== Extracted records ==

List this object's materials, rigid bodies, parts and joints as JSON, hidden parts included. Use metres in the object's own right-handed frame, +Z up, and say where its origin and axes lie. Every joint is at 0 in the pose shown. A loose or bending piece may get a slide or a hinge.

===
== Extracted records ==

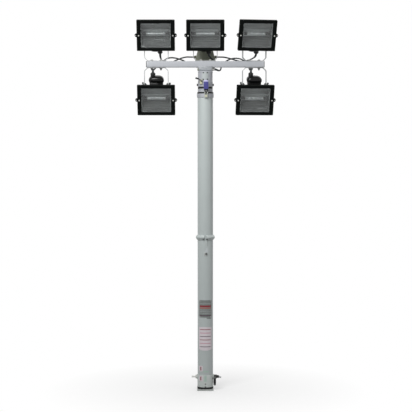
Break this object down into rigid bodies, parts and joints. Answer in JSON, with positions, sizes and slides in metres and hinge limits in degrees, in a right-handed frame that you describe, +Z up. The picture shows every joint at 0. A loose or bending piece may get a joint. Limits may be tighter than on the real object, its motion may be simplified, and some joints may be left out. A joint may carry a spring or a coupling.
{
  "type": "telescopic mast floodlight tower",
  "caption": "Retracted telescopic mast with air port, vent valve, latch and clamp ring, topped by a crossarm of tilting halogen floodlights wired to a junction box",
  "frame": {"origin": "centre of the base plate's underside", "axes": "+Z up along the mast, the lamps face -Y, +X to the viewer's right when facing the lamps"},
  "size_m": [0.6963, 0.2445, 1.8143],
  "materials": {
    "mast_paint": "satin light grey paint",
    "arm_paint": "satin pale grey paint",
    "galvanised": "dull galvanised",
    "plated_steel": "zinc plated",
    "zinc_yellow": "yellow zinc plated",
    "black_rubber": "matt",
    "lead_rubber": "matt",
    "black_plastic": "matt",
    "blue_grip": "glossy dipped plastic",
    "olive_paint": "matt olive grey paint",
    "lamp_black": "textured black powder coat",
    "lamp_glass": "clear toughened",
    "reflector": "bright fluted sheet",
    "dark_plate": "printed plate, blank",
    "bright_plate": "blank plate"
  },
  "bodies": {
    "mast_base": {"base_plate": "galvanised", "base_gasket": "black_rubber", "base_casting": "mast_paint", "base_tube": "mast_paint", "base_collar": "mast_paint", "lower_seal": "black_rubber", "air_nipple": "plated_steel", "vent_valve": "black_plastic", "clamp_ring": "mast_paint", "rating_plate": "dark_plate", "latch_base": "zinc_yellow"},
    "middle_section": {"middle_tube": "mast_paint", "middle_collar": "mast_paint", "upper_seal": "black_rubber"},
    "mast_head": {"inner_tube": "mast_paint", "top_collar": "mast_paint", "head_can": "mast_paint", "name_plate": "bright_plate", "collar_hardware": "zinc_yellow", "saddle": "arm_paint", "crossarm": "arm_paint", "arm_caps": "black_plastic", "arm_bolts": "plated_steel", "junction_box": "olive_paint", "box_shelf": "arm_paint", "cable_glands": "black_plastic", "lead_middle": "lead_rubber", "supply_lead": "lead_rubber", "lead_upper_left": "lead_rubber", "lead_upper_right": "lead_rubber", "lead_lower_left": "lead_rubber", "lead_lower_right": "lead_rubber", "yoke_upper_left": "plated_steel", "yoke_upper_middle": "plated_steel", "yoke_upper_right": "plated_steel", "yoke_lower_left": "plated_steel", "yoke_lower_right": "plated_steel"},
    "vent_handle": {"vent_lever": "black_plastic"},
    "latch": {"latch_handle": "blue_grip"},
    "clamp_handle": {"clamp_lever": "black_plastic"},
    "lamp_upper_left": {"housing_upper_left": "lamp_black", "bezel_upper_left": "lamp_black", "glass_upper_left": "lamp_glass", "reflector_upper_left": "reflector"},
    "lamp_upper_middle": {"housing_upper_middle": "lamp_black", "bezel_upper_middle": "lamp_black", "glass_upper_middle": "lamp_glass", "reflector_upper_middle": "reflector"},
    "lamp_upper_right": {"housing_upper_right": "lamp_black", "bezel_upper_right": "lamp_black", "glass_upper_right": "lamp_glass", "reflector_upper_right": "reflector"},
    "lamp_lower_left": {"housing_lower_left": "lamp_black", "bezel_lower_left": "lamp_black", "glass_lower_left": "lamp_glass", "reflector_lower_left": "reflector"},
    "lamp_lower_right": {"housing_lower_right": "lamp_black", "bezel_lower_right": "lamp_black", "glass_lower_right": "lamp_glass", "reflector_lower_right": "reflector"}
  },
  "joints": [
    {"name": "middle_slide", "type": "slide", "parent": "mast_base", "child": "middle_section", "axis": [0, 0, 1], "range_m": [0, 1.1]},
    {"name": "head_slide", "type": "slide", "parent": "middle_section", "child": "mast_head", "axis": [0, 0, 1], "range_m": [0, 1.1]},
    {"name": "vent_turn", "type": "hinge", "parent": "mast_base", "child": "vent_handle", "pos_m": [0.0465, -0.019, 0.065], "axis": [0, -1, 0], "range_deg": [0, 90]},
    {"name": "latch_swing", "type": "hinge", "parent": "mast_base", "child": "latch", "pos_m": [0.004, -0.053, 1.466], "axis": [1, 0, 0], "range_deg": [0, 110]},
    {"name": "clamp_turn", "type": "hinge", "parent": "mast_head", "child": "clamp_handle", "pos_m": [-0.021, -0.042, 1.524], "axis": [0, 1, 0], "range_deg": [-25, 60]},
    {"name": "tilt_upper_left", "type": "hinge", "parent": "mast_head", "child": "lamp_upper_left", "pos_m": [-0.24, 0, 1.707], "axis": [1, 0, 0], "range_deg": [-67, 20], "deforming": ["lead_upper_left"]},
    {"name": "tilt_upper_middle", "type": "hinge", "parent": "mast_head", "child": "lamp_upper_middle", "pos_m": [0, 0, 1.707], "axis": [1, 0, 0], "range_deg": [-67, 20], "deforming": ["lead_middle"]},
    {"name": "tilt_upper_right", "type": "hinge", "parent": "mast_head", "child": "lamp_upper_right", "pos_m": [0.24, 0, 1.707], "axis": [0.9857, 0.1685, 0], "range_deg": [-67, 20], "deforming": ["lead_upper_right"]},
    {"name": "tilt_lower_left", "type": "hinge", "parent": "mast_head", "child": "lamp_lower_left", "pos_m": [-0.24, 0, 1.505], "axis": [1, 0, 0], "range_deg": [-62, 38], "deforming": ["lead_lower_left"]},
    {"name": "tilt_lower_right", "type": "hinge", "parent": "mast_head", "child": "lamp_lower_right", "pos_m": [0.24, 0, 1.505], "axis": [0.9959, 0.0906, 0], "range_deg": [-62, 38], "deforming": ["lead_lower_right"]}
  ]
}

===

**Your objective**
Check each line of the data above for the word "materials" and say how many lines contain it, giving nothing besides the number.

**Output below**
2